The preceding are “legal” perspectives. Is there another perspective available, from constitutional morality or norm-adherence that goes beyond “mere” compliance with the law? One prominent view among liberals these days is that there are norms – “forbearance” is the best label (from Levitsky and Ziblatt) – counseling (in the best version) that unless one faces objectively disastrous consequences one should not infrequently (or perhaps, though less plausibly, generally) refrain from pressing one’s constitutional/legal positions to their limits. (So, for example, Senator McConnell should not have processed Justice Barrett’s nomination as quickly as he did even though [absent a complicated and in my view unavailing argument to the contrary] he and the Senate had the sheer constitutional power to do so.)


The division between congressional liberals, who apparently want President Biden to do something, and his lawyers, who apparently have told him that (in the predictive sense at least) he lacks legal authority to act, brings out these differences in perspectives.

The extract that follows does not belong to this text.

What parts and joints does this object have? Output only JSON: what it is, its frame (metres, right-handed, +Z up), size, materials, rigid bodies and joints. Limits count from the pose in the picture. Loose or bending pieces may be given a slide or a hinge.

I think it’s worth observing that over the past several years it’s been mostly liberals who have argued against norm-breaking (and are continuing to do so in connection with court and filibuster reform proposals), but in this case at least they seem to be willing to forgo relying on the forbearance norm. ("Don't let 'mere technicalities' get in the way of doing the right thing!")


I’m a skeptic about the proposition that adherence to norms other than those inscribed in the Constitution is necessary to preserve the core values of constitutionalism. So, were I talking to President Biden, which of course I’m not, I’d say “Go for it if you think that the political benefits of imposing the moratorium exceed the political flak you’ll get – and you will get some – from ‘acting like Governor Faubus.’”


But – and I think what follows is the true takeaway – all this stuff is really complicated.